Your goal> Restate all of the data exactly.

Recorded data>
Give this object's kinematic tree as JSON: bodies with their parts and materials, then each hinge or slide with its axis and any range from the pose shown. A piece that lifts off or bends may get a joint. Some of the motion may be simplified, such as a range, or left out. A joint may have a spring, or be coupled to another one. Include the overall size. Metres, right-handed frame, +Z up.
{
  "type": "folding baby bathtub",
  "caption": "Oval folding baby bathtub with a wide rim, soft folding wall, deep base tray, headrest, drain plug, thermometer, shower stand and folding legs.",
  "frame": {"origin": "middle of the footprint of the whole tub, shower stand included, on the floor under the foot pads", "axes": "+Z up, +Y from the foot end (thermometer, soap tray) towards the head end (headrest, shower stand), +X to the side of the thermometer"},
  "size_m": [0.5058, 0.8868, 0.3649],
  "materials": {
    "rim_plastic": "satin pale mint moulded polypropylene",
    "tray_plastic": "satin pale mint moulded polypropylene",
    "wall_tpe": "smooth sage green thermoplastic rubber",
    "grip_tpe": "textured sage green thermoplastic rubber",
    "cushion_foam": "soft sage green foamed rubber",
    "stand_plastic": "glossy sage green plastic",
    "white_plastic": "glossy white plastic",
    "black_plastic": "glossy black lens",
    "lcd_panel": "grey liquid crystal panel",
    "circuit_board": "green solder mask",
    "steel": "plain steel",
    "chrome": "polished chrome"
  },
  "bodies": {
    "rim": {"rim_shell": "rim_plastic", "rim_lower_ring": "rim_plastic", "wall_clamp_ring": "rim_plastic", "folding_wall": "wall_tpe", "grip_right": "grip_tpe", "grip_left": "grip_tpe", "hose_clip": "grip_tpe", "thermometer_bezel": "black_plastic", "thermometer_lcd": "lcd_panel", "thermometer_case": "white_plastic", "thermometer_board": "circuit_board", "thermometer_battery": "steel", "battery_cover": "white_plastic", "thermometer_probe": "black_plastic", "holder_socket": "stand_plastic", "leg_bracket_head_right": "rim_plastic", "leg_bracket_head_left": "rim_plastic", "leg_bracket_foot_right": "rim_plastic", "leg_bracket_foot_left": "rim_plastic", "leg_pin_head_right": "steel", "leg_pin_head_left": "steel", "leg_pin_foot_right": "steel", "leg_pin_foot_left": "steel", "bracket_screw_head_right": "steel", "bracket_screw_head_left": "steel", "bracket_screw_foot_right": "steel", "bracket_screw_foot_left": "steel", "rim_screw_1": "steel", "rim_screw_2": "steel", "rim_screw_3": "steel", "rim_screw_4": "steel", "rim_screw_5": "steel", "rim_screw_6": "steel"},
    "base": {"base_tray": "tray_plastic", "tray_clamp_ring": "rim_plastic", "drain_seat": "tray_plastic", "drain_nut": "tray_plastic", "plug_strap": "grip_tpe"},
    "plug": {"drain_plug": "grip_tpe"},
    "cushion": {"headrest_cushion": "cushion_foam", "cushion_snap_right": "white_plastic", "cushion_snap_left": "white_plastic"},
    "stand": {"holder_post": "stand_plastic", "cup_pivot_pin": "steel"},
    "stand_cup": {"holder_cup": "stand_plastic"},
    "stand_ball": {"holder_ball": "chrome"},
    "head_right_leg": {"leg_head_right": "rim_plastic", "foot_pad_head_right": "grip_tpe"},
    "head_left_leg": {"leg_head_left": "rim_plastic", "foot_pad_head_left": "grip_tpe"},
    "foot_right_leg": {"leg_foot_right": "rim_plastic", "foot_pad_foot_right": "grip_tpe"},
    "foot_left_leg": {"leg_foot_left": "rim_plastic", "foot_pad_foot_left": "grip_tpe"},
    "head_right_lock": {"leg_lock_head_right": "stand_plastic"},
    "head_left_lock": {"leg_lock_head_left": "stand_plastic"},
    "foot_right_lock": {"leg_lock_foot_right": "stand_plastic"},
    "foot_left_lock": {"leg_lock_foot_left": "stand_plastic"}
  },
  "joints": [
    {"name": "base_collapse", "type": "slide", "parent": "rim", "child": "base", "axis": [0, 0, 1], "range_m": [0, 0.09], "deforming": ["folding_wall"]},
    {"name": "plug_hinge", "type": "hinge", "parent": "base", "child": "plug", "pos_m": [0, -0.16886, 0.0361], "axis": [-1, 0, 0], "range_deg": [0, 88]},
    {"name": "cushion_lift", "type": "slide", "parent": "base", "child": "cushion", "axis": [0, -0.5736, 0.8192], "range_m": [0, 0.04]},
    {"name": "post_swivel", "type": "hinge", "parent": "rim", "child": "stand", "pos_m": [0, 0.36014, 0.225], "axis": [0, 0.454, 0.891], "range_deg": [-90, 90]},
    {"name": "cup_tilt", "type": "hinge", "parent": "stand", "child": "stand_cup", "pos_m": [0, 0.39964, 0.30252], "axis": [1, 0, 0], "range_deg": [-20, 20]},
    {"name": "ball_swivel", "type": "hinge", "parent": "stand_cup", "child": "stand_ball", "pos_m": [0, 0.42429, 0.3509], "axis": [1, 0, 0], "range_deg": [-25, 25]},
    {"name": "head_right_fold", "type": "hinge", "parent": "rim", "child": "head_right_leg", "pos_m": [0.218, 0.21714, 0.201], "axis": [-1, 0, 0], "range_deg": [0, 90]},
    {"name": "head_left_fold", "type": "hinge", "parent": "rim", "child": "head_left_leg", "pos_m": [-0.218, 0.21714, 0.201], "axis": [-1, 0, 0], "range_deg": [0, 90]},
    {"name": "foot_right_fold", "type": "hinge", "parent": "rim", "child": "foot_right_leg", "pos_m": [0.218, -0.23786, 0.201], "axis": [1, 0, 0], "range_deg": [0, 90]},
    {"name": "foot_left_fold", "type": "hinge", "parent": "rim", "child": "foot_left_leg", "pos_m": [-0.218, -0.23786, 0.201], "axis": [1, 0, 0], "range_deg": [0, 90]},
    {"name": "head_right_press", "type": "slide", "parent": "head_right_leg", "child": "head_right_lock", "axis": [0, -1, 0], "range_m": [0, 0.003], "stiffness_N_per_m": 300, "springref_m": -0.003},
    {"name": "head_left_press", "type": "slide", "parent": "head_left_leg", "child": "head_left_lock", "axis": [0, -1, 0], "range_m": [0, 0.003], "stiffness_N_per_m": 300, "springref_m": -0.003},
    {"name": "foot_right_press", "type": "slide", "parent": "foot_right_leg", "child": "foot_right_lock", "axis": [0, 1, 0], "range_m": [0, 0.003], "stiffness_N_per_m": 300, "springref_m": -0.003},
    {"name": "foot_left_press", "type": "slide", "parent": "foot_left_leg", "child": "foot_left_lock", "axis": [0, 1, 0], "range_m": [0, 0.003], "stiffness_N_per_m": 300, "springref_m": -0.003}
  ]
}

Solution to this task>
Give this object's kinematic tree as JSON: bodies with their parts and materials, then each hinge or slide with its axis and any range from the pose shown. A piece that lifts off or bends may get a joint. Some of the motion may be simplified, such as a range, or left out. A joint may have a spring, or be coupled to another one. Include the overall size. Metres, right-handed frame, +Z up.
{
  "type": "folding baby bathtub",
  "caption": "Oval folding baby bathtub with a wide rim, soft folding wall, deep base tray, headrest, drain plug, thermometer, shower stand and folding legs.",
  "frame": {"origin": "middle of the footprint of the whole tub, shower stand included, on the floor under the foot pads", "axes": "+Z up, +Y from the foot end (thermometer, soap tray) towards the head end (headrest, shower stand), +X to the side of the thermometer"},
  "size_m": [0.5058, 0.8868, 0.3649],
  "materials": {
    "rim_plastic": "satin pale mint moulded polypropylene",
    "tray_plastic": "satin pale mint moulded polypropylene",
    "wall_tpe": "smooth sage green thermoplastic rubber",
    "grip_tpe": "textured sage green thermoplastic rubber",
    "cushion_foam": "soft sage green foamed rubber",
    "stand_plastic": "glossy sage green plastic",
    "white_plastic": "glossy white plastic",
    "black_plastic": "glossy black lens",
    "lcd_panel": "grey liquid crystal panel",
    "circuit_board": "green solder mask",
    "steel": "plain steel",
    "chrome": "polished chrome"
  },
  "bodies": {
    "rim": {"rim_shell": "rim_plastic", "rim_lower_ring": "rim_plastic", "wall_clamp_ring": "rim_plastic", "folding_wall": "wall_tpe", "grip_right": "grip_tpe", "grip_left": "grip_tpe", "hose_clip": "grip_tpe", "thermometer_bezel": "black_plastic", "thermometer_lcd": "lcd_panel", "thermometer_case": "white_plastic", "thermometer_board": "circuit_board", "thermometer_battery": "steel", "battery_cover": "white_plastic", "thermometer_probe": "black_plastic", "holder_socket": "stand_plastic", "leg_bracket_head_right": "rim_plastic", "leg_bracket_head_left": "rim_plastic", "leg_bracket_foot_right": "rim_plastic", "leg_bracket_foot_left": "rim_plastic", "leg_pin_head_right": "steel", "leg_pin_head_left": "steel", "leg_pin_foot_right": "steel", "leg_pin_foot_left": "steel", "bracket_screw_head_right": "steel", "bracket_screw_head_left": "steel", "bracket_screw_foot_right": "steel", "bracket_screw_foot_left": "steel", "rim_screw_1": "steel", "rim_screw_2": "steel", "rim_screw_3": "steel", "rim_screw_4": "steel", "rim_screw_5": "steel", "rim_screw_6": "steel"},
    "base": {"base_tray": "tray_plastic", "tray_clamp_ring": "rim_plastic", "drain_seat": "tray_plastic", "drain_nut": "tray_plastic", "plug_strap": "grip_tpe"},
    "plug": {"drain_plug": "grip_tpe"},
    "cushion": {"headrest_cushion": "cushion_foam", "cushion_snap_right": "white_plastic", "cushion_snap_left": "white_plastic"},
    "stand": {"holder_post": "stand_plastic", "cup_pivot_pin": "steel"},
    "stand_cup": {"holder_cup": "stand_plastic"},
    "stand_ball": {"holder_ball": "chrome"},
    "head_right_leg": {"leg_head_right": "rim_plastic", "foot_pad_head_right": "grip_tpe"},
    "head_left_leg": {"leg_head_left": "rim_plastic", "foot_pad_head_left": "grip_tpe"},
    "foot_right_leg": {"leg_foot_right": "rim_plastic", "foot_pad_foot_right": "grip_tpe"},
    "foot_left_leg": {"leg_foot_left": "rim_plastic", "foot_pad_foot_left": "grip_tpe"},
    "head_right_lock": {"leg_lock_head_right": "stand_plastic"},
    "head_left_lock": {"leg_lock_head_left": "stand_plastic"},
    "foot_right_lock": {"leg_lock_foot_right": "stand_plastic"},
    "foot_left_lock": {"leg_lock_foot_left": "stand_plastic"}
  },
  "joints": [
    {"name": "base_collapse", "type": "slide", "parent": "rim", "child": "base", "axis": [0, 0, 1], "range_m": [0, 0.09], "deforming": ["folding_wall"]},
    {"name": "plug_hinge", "type": "hinge", "parent": "base", "child": "plug", "pos_m": [0, -0.16886, 0.0361], "axis": [-1, 0, 0], "range_deg": [0, 88]},
    {"name": "cushion_lift", "type": "slide", "parent": "base", "child": "cushion", "axis": [0, -0.5736, 0.8192], "range_m": [0, 0.04]},
    {"name": "post_swivel", "type": "hinge", "parent": "rim", "child": "stand", "pos_m": [0, 0.36014, 0.225], "axis": [0, 0.454, 0.891], "range_deg": [-90, 90]},
    {"name": "cup_tilt", "type": "hinge", "parent": "stand", "child": "stand_cup", "pos_m": [0, 0.39964, 0.30252], "axis": [1, 0, 0], "range_deg": [-20, 20]},
    {"name": "ball_swivel", "type": "hinge", "parent": "stand_cup", "child": "stand_ball", "pos_m": [0, 0.42429, 0.3509], "axis": [1, 0, 0], "range_deg": [-25, 25]},
    {"name": "head_right_fold", "type": "hinge", "parent": "rim", "child": "head_right_leg", "pos_m": [0.218, 0.21714, 0.201], "axis": [-1, 0, 0], "range_deg": [0, 90]},
    {"name": "head_left_fold", "type": "hinge", "parent": "rim", "child": "head_left_leg", "pos_m": [-0.218, 0.21714, 0.201], "axis": [-1, 0, 0], "range_deg": [0, 90]},
    {"name": "foot_right_fold", "type": "hinge", "parent": "rim", "child": "foot_right_leg", "pos_m": [0.218, -0.23786, 0.201], "axis": [1, 0, 0], "range_deg": [0, 90]},
    {"name": "foot_left_fold", "type": "hinge", "parent": "rim", "child": "foot_left_leg", "pos_m": [-0.218, -0.23786, 0.201], "axis": [1, 0, 0], "range_deg": [0, 90]},
    {"name": "head_right_press", "type": "slide", "parent": "head_right_leg", "child": "head_right_lock", "axis": [0, -1, 0], "range_m": [0, 0.003], "stiffness_N_per_m": 300, "springref_m": -0.003},
    {"name": "head_left_press", "type": "slide", "parent": "head_left_leg", "child": "head_left_lock", "axis": [0, -1, 0], "range_m": [0, 0.003], "stiffness_N_per_m": 300, "springref_m": -0.003},
    {"name": "foot_right_press", "type": "slide", "parent": "foot_right_leg", "child": "foot_right_lock", "axis": [0, 1, 0], "range_m": [0, 0.003], "stiffness_N_per_m": 300, "springref_m": -0.003},
    {"name": "foot_left_press", "type": "slide", "parent": "foot_left_leg", "child": "foot_left_lock", "axis": [0, 1, 0], "range_m": [0, 0.003], "stiffness_N_per_m": 300, "springref_m": -0.003}
  ]
}